# staff contracts



## Beanie (Mar 3, 2016)

Hi all

I have been reading the forum for a while and decided to take the plunge and register as a member. I'm not used to forums so this is a new experience for me, but everyone on here seems so friendly and helpful I think now is the time to give it a bash!

I have recently taken over a coffee shop/sandwich shop which is a going concern and so far (thankfully!) things are going well. We currently employ two staff which have been with the company for years, however we are now looking to employ one or two more staff to work approx. 20-25 hours a week each.

I am extremely anxious about employing new staff and being committed with a contract which can then cause me problems in the future. Ideally I would like to have as much flexibility as possible as I have heard so many horror stories in relation to the lack of rights for employers. For example, the previous owner signed a 30 hour contract with a staff member, later realised he did not have enough work to cover this, but was unable to reduce the hours. I also know of a friend who employed a new staff member only to be told within a few weeks of starting that she was pregnant (and more than likely knew this when applying for the role but chose not to disclose it) and then having to cover her maternity pay and keep the job open for her return 9 months later.

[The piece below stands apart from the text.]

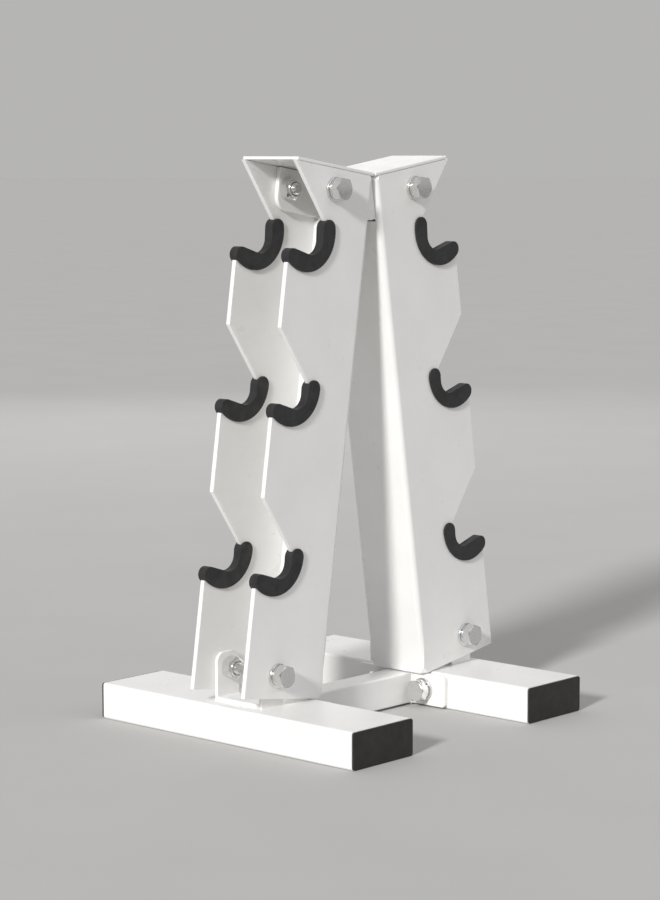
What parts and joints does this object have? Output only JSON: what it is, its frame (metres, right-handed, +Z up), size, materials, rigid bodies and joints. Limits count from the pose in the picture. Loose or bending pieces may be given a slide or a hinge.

Of course, I am certainly not looking avoid any of my duties as an employer and will always offer my staff all the benefits which they are entitled to. However, equally as a new business owner I am keen to ensure I have taken the correct approach. I also realise that for a definitive answer I should employ an employment solicitor but this will clearly be costly. I am looking at joining the FSB as I understand they provide legal advice.....does anyone have any experience as to how good their service is?

I've also had lots about zero-hour contracts although know little about it. Does anyone have any experience of these and whether they might be suitable for this type of business?

Apologies for all the questions and thanks in advance for any light you can shed!


----------



## NickdeBug (Jan 18, 2015)

Hi and Welcome

Have you had a look at the ACAS website? Lots of guidance and advice there.

The story about your friend and his pregnant employee does not sound quite right. You have to have been in continuous employment with the same employer to qualify for maternity pay (AFAIK).

Good luck with your venture.


----------



## Mrboots2u (May 10, 2013)

Fsb is a good shout .

I would do some research online as some of your post is a little misinformed

http://m.acas.org.uk/index.aspx?articleid=3971


----------



## Beanie (Mar 3, 2016)

Thanks guys for the quick response and the excellent advice I will check out ACAS as you suggest, sounds like it could be very useful.


----------



## SmithStCoffeeRoasters (Feb 23, 2016)

Empoyment contract law can be a mine field My advice would be keep it really simple a general one paragraph letter stating approx hours & pay & job title. The real trick is employing the right person with the skills & attitude you need no one will ever care as much as you do about your business if you figure it out let me know


----------